Reporter: Yudho Winarto | Editor: Edy Can
JAKARTA. Rupanya polemik sengketa antara PT Hotel Indonesia Natour (HIN) dengan ribuan mantan karyawannya masih berlanjut. Kali ini, HIN menggugat Dinas Tenaga Kerja dan Transmigrasi (Disnakertrans) DKI Jakarta dan Joko Sujono yang mewakili 1.062 bekas karyawan HIN.
Pengacara HIN, Tony Aries menjelaskan, perbuatan Disnakertrans DKI Jakarta yang telah menerbitkan Surat Penetapan Pengawas Ketenagakerjaan Dinaskertrans No.2352/2009 tertanggal 11 Mei 2009 tentang kekurangan pembayaran jaminan hari tua (JHT) merupakan sebuah perbuatan yang melanggar hukum (PMH). "Penerbitan penetapan itu merupakan tindakan yang melampaui tugas dan wewenang Disnakertrans yang diamanatkan putusan panitia penyelesaian perselisihan perburuhan pusat (P4P)," katanya, Rabu (6/10).
Dia berdalih sebagaimana putusan P4P tertanggal 16 Juni 2005 dalam amarnya hanya menyebutkan bahwa pengawasan pegawai Pengawas Ketenagakerjaan Disnakertrans hanya bertugas melaksanakan pengawasan terhadap putusan tersebut.
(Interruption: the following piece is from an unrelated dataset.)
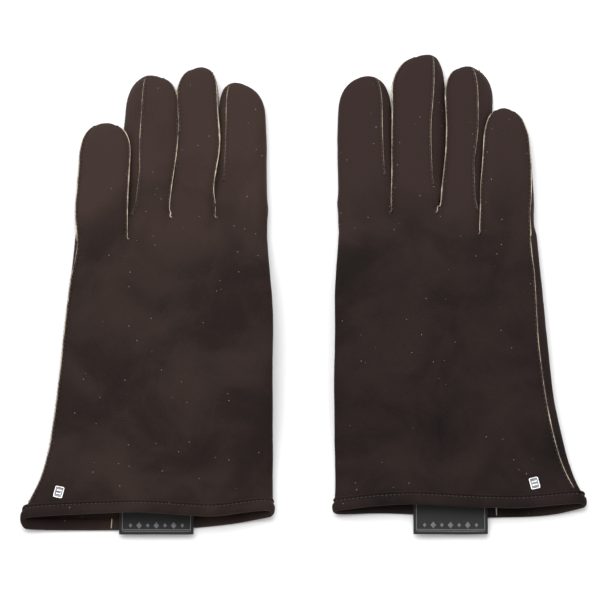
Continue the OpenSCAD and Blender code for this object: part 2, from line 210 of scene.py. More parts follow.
def handSheet(glove, level):
    side, across = glove["side"], cuts["across"]
    steps = np.linspace(0, 1, across, endpoint=False)
    borders, roots = glove["borders"], glove["roots"]
    atRoot = np.append(np.concatenate([mix(borders[k], borders[k + 1], steps) for k in range(4)]), borders[4])
    rootY = np.append(np.concatenate([mix(roots[k], roots[k + 1], steps) for k in range(4)]), roots[4])
    share = (atRoot - atRoot[0]) / (atRoot[-1] - atRoot[0])
    hem = hand["backHem" if level > 0 else "palmHem"][side]
    hemY = softCurve(hem, mix(-hand["hemHalf"], hand["hemHalf"], share))
    rows = np.linspace(0, 1, cuts["hand"] + 1)[:, None]
    y = mix(hemY[None, :], rootY[None, :], rows)
    inset = softCurve(hand["outseamInset"][side], y) if level > 0 else finger["palmInset"]
    low, high = outerSide(glove, y) + inset, thumbSide(y) - hand["foldInset"]
    toRoot = smooth(rows, hand["rootFrom"], 1)
    x = mix(mix(low, high, share[None, :]), atRoot[None, :], toRoot)
    reach = (2 * x - outerSide(glove, y) - thumbSide(y)) / (thumbSide(y) - outerSide(glove, y))
    grid = handPoint(glove, x, y, level * ovalHeight(reach))
    lobe = (np.arange(len(share)) / across) % 1 * 2 - 1  # each finger's root is an oval of its own
    lobe = ovalHeight(np.abs(lobe) * finger["rootReach"])
    lobes = finger["rootHeight"] / 2 * (1 + level * lobe)[None, :]
    grid[..., 2] = mix(grid[..., 2], lobes + 0 * y, smooth(rootY[None, :] - y, hand["rootReach"], 0))
    return grid


def bridge(top, bottom, guide):  # bends a ribbon's guide so that it meets both sheets
    step = np.linspace(0, 1, guide.shape[1])[None, :, None]
    return guide + (top - guide[:, 0])[:, None] * (1 - step) + (bottom - guide[:, -1])[:, None] * step


def sideTurns(topReach, bottomReach):  # angles round a side, from the back's edge to the palm's
    start, end = ovalTurn(topReach), -ovalTurn(bottomReach)
    return mix(start[:, None], end[:, None], np.linspace(0, 1, cuts["side"] + 1)[None, :])


def handRibbon(glove, back, palm, column, sign):
    top, bottom = back[:, column], palm[:, column]
    step = np.linspace(0, 1, cuts["side"] + 1)[None, :]
    y = mix(top[:, 1:2], bottom[:, 1:2], step)
    low, high = outerSide(glove, y), thumbSide(y)
    half = (high - low) / 2
    reaches = [np.clip(sign * (edge[:, 0] - ((low + high) / 2)[:, k]) / half[:, k], 0.4, 0.99)
               for edge, k in ((top, 0), (bottom, -1))]
    across, level = ovalEnd(sideTurns(*reaches))
    guide = handPoint(glove, (low + high) / 2 + sign * half * across, y, level)
    return bridge(top, bottom, guide)


def atStations(values, y):
    return softCurve(list(zip(finger["stations"], values)), y, reach=7)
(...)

Menurutnya, putusan itu bukan perintah terhadap Disnakertrans untuk menerbitkan penetapan tentang kekurangan pembayaran JHT terhadap 894 eks karyawan HIN dan PT Inna Wisata.
Tony menambahkan bahwa ketetapan 11 Mei 2009 merupakan hal yang menyimpang dari isi surat kesepakatan bersama tertanggal 4 Mei 2004 dan merupakan suatu perbuatan hukum yang keliru. "Seharusnya yang berwenang memberikan ketetapan adalah pengadilan," katanya.
HIN juga mengklaim telah melaksanakan pembayaran kekurangan JHT tertanggal 30 November dan 1 Desember 2005. Karena itu, HIN menuntut pengadilan membatalkan atau menyatakan penetapan itu tidak sah serta tidak memiliki kekuatan hukum mengikat.
Menanggapi gugatan baru HIN ini, Virza Roy Hizzal, kuasa hukum eks-karyawan Hotel Indonesia dan Hotel Inna Wisata cukup tenang. Dia menegaskan bahwa gugatan yang dilayangkan oleh HIN dari dalil dan objek sengketa sama dengan perkara sebelumnya.
Sebelumnya, HIN pernah mengajukan gugatan terkait penetapan JHT ini pada Juli lalu. Namun akhirnya harus kandas, pasalnya pengadilan menilai sengketa ini tidak berwenang diadili oleh pengadilan negeri melainkan ke Pengadilan Tata Usaha Negara (TUN). Ini jadi kali kedua HIN mengajukan gugatan untuk membatalkan penetapan ini. HIN mengklaim memiliki bukti yang menegaskan bahwa Pengadilan Negeri berwenang mengadili sengketa ini.